>> Start DATA SECTION
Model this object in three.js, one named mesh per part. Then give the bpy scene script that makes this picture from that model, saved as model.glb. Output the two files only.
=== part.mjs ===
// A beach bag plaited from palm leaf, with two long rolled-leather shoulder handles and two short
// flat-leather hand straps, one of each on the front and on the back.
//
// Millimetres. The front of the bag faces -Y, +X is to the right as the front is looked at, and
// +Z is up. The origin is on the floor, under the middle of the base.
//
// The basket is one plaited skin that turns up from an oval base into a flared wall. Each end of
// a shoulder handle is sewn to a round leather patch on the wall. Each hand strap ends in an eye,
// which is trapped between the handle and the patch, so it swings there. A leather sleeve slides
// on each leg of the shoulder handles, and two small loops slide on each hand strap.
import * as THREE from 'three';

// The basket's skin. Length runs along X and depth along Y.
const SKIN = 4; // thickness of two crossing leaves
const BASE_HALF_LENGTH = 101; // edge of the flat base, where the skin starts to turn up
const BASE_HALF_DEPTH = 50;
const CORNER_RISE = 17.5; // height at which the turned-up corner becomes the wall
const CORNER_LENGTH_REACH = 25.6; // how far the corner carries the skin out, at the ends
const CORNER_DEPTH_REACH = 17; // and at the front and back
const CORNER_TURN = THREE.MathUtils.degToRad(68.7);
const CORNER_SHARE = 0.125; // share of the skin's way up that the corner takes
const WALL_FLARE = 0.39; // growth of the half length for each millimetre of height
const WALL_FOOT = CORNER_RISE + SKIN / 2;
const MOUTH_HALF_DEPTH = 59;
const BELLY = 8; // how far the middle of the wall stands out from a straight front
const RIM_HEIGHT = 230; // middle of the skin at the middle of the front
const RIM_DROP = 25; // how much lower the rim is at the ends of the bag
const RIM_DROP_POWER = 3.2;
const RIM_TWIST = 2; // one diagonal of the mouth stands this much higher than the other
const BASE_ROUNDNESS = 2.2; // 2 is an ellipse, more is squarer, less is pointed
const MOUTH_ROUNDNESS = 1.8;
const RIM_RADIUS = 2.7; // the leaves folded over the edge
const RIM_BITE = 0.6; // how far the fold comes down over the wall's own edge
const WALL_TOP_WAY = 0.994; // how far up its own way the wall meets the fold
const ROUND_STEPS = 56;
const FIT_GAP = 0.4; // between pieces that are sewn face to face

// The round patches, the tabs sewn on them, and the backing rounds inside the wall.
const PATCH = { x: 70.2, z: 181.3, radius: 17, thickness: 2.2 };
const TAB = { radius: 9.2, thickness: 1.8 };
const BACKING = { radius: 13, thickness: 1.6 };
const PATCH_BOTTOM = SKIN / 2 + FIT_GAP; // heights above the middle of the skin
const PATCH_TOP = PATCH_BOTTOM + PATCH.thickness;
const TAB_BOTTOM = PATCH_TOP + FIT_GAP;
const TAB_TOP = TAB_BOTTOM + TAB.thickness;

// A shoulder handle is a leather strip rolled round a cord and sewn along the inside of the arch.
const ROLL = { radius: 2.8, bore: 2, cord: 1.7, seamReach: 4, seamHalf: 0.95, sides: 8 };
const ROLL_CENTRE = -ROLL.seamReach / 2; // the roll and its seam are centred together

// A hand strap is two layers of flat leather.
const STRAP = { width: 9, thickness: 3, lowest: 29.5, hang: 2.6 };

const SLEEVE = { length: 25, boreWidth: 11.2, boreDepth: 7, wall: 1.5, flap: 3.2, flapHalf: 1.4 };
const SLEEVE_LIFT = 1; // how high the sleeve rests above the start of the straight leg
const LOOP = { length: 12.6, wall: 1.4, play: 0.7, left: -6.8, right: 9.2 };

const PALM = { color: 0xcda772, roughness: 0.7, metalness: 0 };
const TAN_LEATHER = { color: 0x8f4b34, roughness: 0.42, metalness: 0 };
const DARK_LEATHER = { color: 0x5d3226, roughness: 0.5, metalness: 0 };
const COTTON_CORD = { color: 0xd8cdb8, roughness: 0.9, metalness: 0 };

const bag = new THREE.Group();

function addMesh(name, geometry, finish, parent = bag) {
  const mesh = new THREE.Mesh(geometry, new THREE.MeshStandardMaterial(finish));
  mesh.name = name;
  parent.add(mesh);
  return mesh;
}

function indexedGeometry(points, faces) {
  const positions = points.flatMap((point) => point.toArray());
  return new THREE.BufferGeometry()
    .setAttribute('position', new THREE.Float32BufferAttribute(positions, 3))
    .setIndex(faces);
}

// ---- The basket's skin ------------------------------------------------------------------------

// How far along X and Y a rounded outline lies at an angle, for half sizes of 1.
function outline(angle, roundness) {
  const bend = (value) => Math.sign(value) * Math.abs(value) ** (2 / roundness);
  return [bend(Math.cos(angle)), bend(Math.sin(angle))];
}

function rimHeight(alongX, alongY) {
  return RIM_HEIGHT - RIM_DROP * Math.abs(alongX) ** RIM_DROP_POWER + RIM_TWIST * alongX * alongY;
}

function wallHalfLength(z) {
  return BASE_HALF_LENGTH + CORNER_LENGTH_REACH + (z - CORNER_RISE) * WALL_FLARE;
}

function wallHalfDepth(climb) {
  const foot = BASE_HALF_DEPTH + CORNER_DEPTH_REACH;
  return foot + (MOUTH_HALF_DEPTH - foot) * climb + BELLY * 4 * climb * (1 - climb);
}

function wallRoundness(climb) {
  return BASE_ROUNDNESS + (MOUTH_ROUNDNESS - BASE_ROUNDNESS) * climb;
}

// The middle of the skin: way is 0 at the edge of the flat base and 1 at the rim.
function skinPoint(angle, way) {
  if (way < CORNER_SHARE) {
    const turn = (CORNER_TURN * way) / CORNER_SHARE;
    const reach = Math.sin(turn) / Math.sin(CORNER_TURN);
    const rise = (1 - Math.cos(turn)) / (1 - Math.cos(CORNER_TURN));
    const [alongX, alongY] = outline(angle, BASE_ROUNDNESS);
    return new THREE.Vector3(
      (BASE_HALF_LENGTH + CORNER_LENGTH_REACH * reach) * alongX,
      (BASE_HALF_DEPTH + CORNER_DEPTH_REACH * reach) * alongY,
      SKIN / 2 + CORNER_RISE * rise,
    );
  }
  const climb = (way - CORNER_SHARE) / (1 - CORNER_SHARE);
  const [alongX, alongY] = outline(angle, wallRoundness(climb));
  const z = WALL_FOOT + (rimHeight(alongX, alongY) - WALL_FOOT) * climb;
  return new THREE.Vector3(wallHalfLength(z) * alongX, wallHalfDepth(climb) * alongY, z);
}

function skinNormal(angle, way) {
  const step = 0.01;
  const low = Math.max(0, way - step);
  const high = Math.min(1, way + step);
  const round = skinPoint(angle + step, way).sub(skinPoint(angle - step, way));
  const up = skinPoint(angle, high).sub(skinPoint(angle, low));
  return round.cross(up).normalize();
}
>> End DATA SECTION
▶ **BRIEF**: Retype the listing exactly, in full.

▶ **SOLUTION TO THE PROBLEM**:
Model this object in three.js, one named mesh per part. Then give the bpy scene script that makes this picture from that model, saved as model.glb. Output the two files only.
=== part.mjs ===
// A beach bag plaited from palm leaf, with two long rolled-leather shoulder handles and two short
// flat-leather hand straps, one of each on the front and on the back.
//
// Millimetres. The front of the bag faces -Y, +X is to the right as the front is looked at, and
// +Z is up. The origin is on the floor, under the middle of the base.
//
// The basket is one plaited skin that turns up from an oval base into a flared wall. Each end of
// a shoulder handle is sewn to a round leather patch on the wall. Each hand strap ends in an eye,
// which is trapped between the handle and the patch, so it swings there. A leather sleeve slides
// on each leg of the shoulder handles, and two small loops slide on each hand strap.
import * as THREE from 'three';

// The basket's skin. Length runs along X and depth along Y.
const SKIN = 4; // thickness of two crossing leaves
const BASE_HALF_LENGTH = 101; // edge of the flat base, where the skin starts to turn up
const BASE_HALF_DEPTH = 50;
const CORNER_RISE = 17.5; // height at which the turned-up corner becomes the wall
const CORNER_LENGTH_REACH = 25.6; // how far the corner carries the skin out, at the ends
const CORNER_DEPTH_REACH = 17; // and at the front and back
const CORNER_TURN = THREE.MathUtils.degToRad(68.7);
const CORNER_SHARE = 0.125; // share of the skin's way up that the corner takes
const WALL_FLARE = 0.39; // growth of the half length for each millimetre of height
const WALL_FOOT = CORNER_RISE + SKIN / 2;
const MOUTH_HALF_DEPTH = 59;
const BELLY = 8; // how far the middle of the wall stands out from a straight front
const RIM_HEIGHT = 230; // middle of the skin at the middle of the front
const RIM_DROP = 25; // how much lower the rim is at the ends of the bag
const RIM_DROP_POWER = 3.2;
const RIM_TWIST = 2; // one diagonal of the mouth stands this much higher than the other
const BASE_ROUNDNESS = 2.2; // 2 is an ellipse, more is squarer, less is pointed
const MOUTH_ROUNDNESS = 1.8;
const RIM_RADIUS = 2.7; // the leaves folded over the edge
const RIM_BITE = 0.6; // how far the fold comes down over the wall's own edge
const WALL_TOP_WAY = 0.994; // how far up its own way the wall meets the fold
const ROUND_STEPS = 56;
const FIT_GAP = 0.4; // between pieces that are sewn face to face

// The round patches, the tabs sewn on them, and the backing rounds inside the wall.
const PATCH = { x: 70.2, z: 181.3, radius: 17, thickness: 2.2 };
const TAB = { radius: 9.2, thickness: 1.8 };
const BACKING = { radius: 13, thickness: 1.6 };
const PATCH_BOTTOM = SKIN / 2 + FIT_GAP; // heights above the middle of the skin
const PATCH_TOP = PATCH_BOTTOM + PATCH.thickness;
const TAB_BOTTOM = PATCH_TOP + FIT_GAP;
const TAB_TOP = TAB_BOTTOM + TAB.thickness;

// A shoulder handle is a leather strip rolled round a cord and sewn along the inside of the arch.
const ROLL = { radius: 2.8, bore: 2, cord: 1.7, seamReach: 4, seamHalf: 0.95, sides: 8 };
const ROLL_CENTRE = -ROLL.seamReach / 2; // the roll and its seam are centred together

// A hand strap is two layers of flat leather.
const STRAP = { width: 9, thickness: 3, lowest: 29.5, hang: 2.6 };

const SLEEVE = { length: 25, boreWidth: 11.2, boreDepth: 7, wall: 1.5, flap: 3.2, flapHalf: 1.4 };
const SLEEVE_LIFT = 1; // how high the sleeve rests above the start of the straight leg
const LOOP = { length: 12.6, wall: 1.4, play: 0.7, left: -6.8, right: 9.2 };

const PALM = { color: 0xcda772, roughness: 0.7, metalness: 0 };
const TAN_LEATHER = { color: 0x8f4b34, roughness: 0.42, metalness: 0 };
const DARK_LEATHER = { color: 0x5d3226, roughness: 0.5, metalness: 0 };
const COTTON_CORD = { color: 0xd8cdb8, roughness: 0.9, metalness: 0 };

const bag = new THREE.Group();

function addMesh(name, geometry, finish, parent = bag) {
  const mesh = new THREE.Mesh(geometry, new THREE.MeshStandardMaterial(finish));
  mesh.name = name;
  parent.add(mesh);
  return mesh;
}

function indexedGeometry(points, faces) {
  const positions = points.flatMap((point) => point.toArray());
  return new THREE.BufferGeometry()
    .setAttribute('position', new THREE.Float32BufferAttribute(positions, 3))
    .setIndex(faces);
}

// ---- The basket's skin ------------------------------------------------------------------------

// How far along X and Y a rounded outline lies at an angle, for half sizes of 1.
function outline(angle, roundness) {
  const bend = (value) => Math.sign(value) * Math.abs(value) ** (2 / roundness);
  return [bend(Math.cos(angle)), bend(Math.sin(angle))];
}

function rimHeight(alongX, alongY) {
  return RIM_HEIGHT - RIM_DROP * Math.abs(alongX) ** RIM_DROP_POWER + RIM_TWIST * alongX * alongY;
}

function wallHalfLength(z) {
  return BASE_HALF_LENGTH + CORNER_LENGTH_REACH + (z - CORNER_RISE) * WALL_FLARE;
}

function wallHalfDepth(climb) {
  const foot = BASE_HALF_DEPTH + CORNER_DEPTH_REACH;
  return foot + (MOUTH_HALF_DEPTH - foot) * climb + BELLY * 4 * climb * (1 - climb);
}

function wallRoundness(climb) {
  return BASE_ROUNDNESS + (MOUTH_ROUNDNESS - BASE_ROUNDNESS) * climb;
}

// The middle of the skin: way is 0 at the edge of the flat base and 1 at the rim.
function skinPoint(angle, way) {
  if (way < CORNER_SHARE) {
    const turn = (CORNER_TURN * way) / CORNER_SHARE;
    const reach = Math.sin(turn) / Math.sin(CORNER_TURN);
    const rise = (1 - Math.cos(turn)) / (1 - Math.cos(CORNER_TURN));
    const [alongX, alongY] = outline(angle, BASE_ROUNDNESS);
    return new THREE.Vector3(
      (BASE_HALF_LENGTH + CORNER_LENGTH_REACH * reach) * alongX,
      (BASE_HALF_DEPTH + CORNER_DEPTH_REACH * reach) * alongY,
      SKIN / 2 + CORNER_RISE * rise,
    );
  }
  const climb = (way - CORNER_SHARE) / (1 - CORNER_SHARE);
  const [alongX, alongY] = outline(angle, wallRoundness(climb));
  const z = WALL_FOOT + (rimHeight(alongX, alongY) - WALL_FOOT) * climb;
  return new THREE.Vector3(wallHalfLength(z) * alongX, wallHalfDepth(climb) * alongY, z);
}

function skinNormal(angle, way) {
  const step = 0.01;
  const low = Math.max(0, way - step);
  const high = Math.min(1, way + step);
  const round = skinPoint(angle + step, way).sub(skinPoint(angle - step, way));
  const up = skinPoint(angle, high).sub(skinPoint(angle, low));
  return round.cross(up).normalize();
}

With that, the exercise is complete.